Ashland of Ohio, basketball's equivalent to a slow pulse beat, shoots seldom, scores less and refuses to work the ball in. But the Eagles are ball hawks, to mix a metaphor or, better yet, to mix up opposing teams. Four of the five frustrators who limited foes to 33.9 points a game last Season are back, including long-armed Guard Kevin Wilson. He is only 6'5" but he gives the impression of having the longest wing spread of all in the Ashland aerie. The team is famed for tricky ball handling before its games begin. Those who have had to play against the Ohioans after the center tap-off usually wish the warmup show had never stopped. Getting the ball away from Ashland has been—and this season will continue to be—as easy as stealing an egg from an Eagle's nest.

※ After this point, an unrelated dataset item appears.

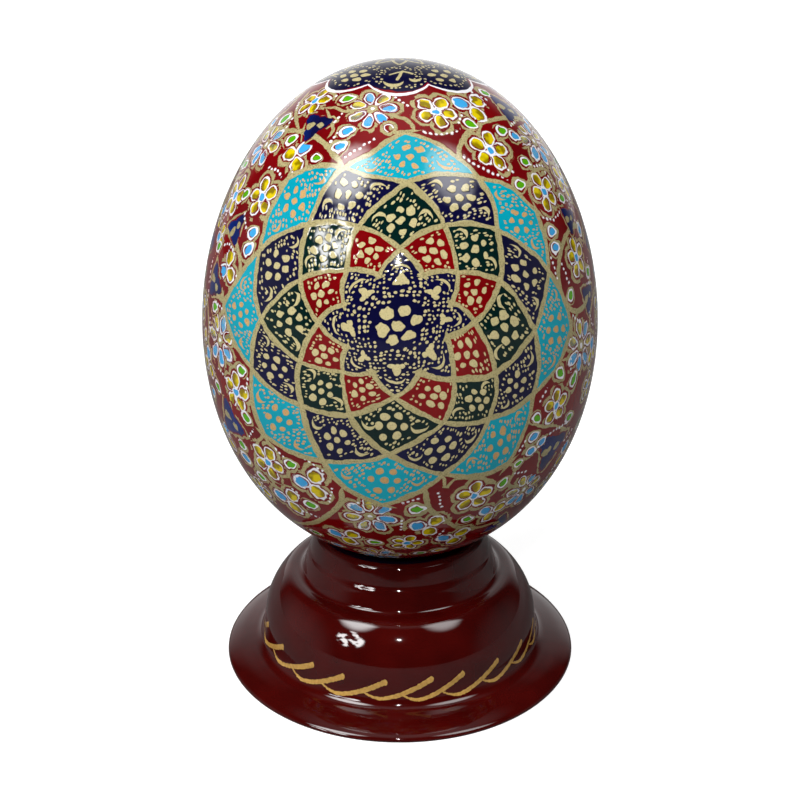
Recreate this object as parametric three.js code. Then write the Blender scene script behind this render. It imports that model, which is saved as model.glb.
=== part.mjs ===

Though basketball still plays second fiddle to football at Puget Sound in Tacoma, Wash., rookie Coach Don Zech revitalized things with a 20-2 season (24-3 if you count schools like Hawaii, which the NCAA does not) and, with four starters back, the Loggers should dominate the Pacific Coast. Yet the best in the West may be the NAIA defending champion, Eastern New Mexico. A running team that travels by Greyhound bus and has, appropriately, two greyhounds for mascots, it returns four-fifths of the brigade that sank 63% of its shots in Kansas City last March. Greg Hyder, a 6'6" NAIA All-America forward the last three years, teams with brother Jerry to form a solid nucleus. If John Arnold, better known for his antelope-hunting exploits in the Portales, N. Mex. hills, comes through at center, the team should repeat.

Primary challenge to American International's Eastern supremacy will come from Gannon College in Erie, Pa., a former NAIA school that just joined the NCAA. Glenn Summors last season scored 30 points against Niagara and 24 against Dayton, both major powers. He leads a lineup that includes the first six from a 24-6 team.

Should AIC manage to end up with a title and a better record than any of those schools, in Springfield they just may find a small niche for a little plaque in that building they helped erect. Dr. Naismith of the rivals would have approved of that.